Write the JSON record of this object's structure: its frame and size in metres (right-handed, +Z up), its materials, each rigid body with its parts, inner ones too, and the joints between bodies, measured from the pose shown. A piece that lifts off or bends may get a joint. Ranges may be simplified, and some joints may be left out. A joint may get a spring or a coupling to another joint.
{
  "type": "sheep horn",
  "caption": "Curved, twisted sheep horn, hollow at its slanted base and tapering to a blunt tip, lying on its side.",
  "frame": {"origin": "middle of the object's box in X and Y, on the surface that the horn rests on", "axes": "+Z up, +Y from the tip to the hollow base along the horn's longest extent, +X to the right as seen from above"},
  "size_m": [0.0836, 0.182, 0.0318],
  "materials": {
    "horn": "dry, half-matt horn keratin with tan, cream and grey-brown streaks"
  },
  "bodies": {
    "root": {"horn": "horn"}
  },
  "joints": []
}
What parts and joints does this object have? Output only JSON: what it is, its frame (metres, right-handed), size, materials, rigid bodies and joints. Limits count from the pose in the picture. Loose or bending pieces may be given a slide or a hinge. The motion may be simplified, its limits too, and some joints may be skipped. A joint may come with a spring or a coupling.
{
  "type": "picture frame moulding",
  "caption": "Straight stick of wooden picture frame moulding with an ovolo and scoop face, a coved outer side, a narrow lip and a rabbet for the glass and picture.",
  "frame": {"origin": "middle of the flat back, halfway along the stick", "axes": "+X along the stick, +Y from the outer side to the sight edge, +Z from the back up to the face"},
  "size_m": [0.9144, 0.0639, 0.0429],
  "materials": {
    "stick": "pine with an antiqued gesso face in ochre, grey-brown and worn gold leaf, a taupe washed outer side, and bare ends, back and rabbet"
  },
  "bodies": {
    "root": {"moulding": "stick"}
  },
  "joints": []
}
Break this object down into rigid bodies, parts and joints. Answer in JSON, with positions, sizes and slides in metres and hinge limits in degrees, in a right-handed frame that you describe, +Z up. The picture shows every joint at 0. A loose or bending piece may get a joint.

- AIM OF THE TASK
Locate the line that contains "What parts and", then please quote it and every line after it to the end of the entries above, exactly and with nothing else.

- COMPLETED EXERCISE
What parts and joints does this object have? Output only JSON: what it is, its frame (metres, right-handed), size, materials, rigid bodies and joints. Limits count from the pose in the picture. Loose or bending pieces may be given a slide or a hinge. The motion may be simplified, its limits too, and some joints may be skipped. A joint may come with a spring or a coupling.
{
  "type": "picture frame moulding",
  "caption": "Straight stick of wooden picture frame moulding with an ovolo and scoop face, a coved outer side, a narrow lip and a rabbet for the glass and picture.",
  "frame": {"origin": "middle of the flat back, halfway along the stick", "axes": "+X along the stick, +Y from the outer side to the sight edge, +Z from the back up to the face"},
  "size_m": [0.9144, 0.0639, 0.0429],
  "materials": {
    "stick": "pine with an antiqued gesso face in ochre, grey-brown and worn gold leaf, a taupe washed outer side, and bare ends, back and rabbet"
  },
  "bodies": {
    "root": {"moulding": "stick"}
  },
  "joints": []
}
Break this object down into rigid bodies, parts and joints. Answer in JSON, with positions, sizes and slides in metres and hinge limits in degrees, in a right-handed frame that you describe, +Z up. The picture shows every joint at 0. A loose or bending piece may get a joint.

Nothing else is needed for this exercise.